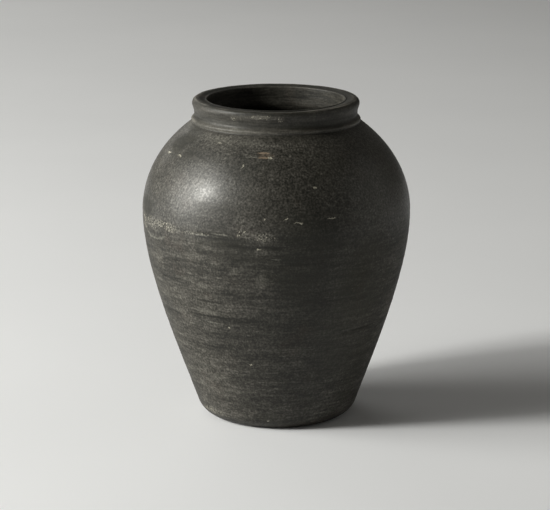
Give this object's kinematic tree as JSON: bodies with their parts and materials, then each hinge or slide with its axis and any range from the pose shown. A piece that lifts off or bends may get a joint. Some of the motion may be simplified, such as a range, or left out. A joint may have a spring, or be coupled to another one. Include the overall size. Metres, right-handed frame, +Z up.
{
  "type": "clay pot",
  "caption": "Round-bellied black clay jar with a narrow foot, a broad shoulder, a short hollowed neck, a thick rounded lip and an open mouth.",
  "frame": {"origin": "on the pot's axis, at the centre of the flat underside, level with the ground it stands on", "axes": "+Z straight up along the pot's axis and out of its mouth; +X and +Y level; the side seen in the source view faces -Y"},
  "size_m": [0.299, 0.299, 0.36],
  "materials": {
    "black_clay": "matte",
    "black_clay_rubbed": "satin"
  },
  "bodies": {
    "root": {"floor_slab": "black_clay", "lower_bowl": "black_clay", "upper_bowl": "black_clay_rubbed", "neck_collar": "black_clay_rubbed", "rim_coil": "black_clay_rubbed"}
  },
  "joints": []
}
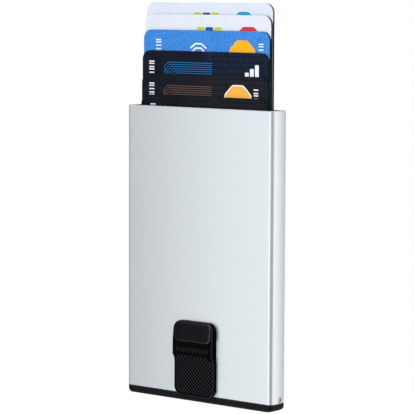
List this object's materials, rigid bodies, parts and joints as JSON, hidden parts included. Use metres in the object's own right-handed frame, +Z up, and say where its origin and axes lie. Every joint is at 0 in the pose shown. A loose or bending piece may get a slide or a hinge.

§ **What needs to be done**:
Word for word, extract all the records.

§ **Final result**:
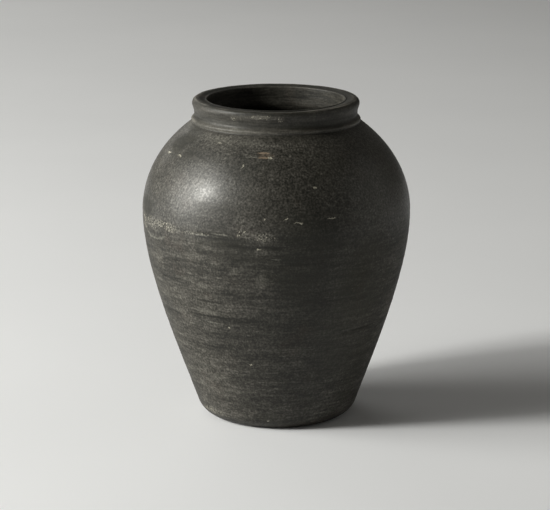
Give this object's kinematic tree as JSON: bodies with their parts and materials, then each hinge or slide with its axis and any range from the pose shown. A piece that lifts off or bends may get a joint. Some of the motion may be simplified, such as a range, or left out. A joint may have a spring, or be coupled to another one. Include the overall size. Metres, right-handed frame, +Z up.
{
  "type": "clay pot",
  "caption": "Round-bellied black clay jar with a narrow foot, a broad shoulder, a short hollowed neck, a thick rounded lip and an open mouth.",
  "frame": {"origin": "on the pot's axis, at the centre of the flat underside, level with the ground it stands on", "axes": "+Z straight up along the pot's axis and out of its mouth; +X and +Y level; the side seen in the source view faces -Y"},
  "size_m": [0.299, 0.299, 0.36],
  "materials": {
    "black_clay": "matte",
    "black_clay_rubbed": "satin"
  },
  "bodies": {
    "root": {"floor_slab": "black_clay", "lower_bowl": "black_clay", "upper_bowl": "black_clay_rubbed", "neck_collar": "black_clay_rubbed", "rim_coil": "black_clay_rubbed"}
  },
  "joints": []
}
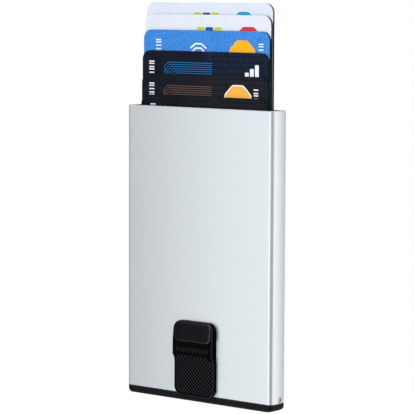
List this object's materials, rigid bodies, parts and joints as JSON, hidden parts included. Use metres in the object's own right-handed frame, +Z up, and say where its origin and axes lie. Every joint is at 0 in the pose shown. A loose or bending piece may get a slide or a hinge.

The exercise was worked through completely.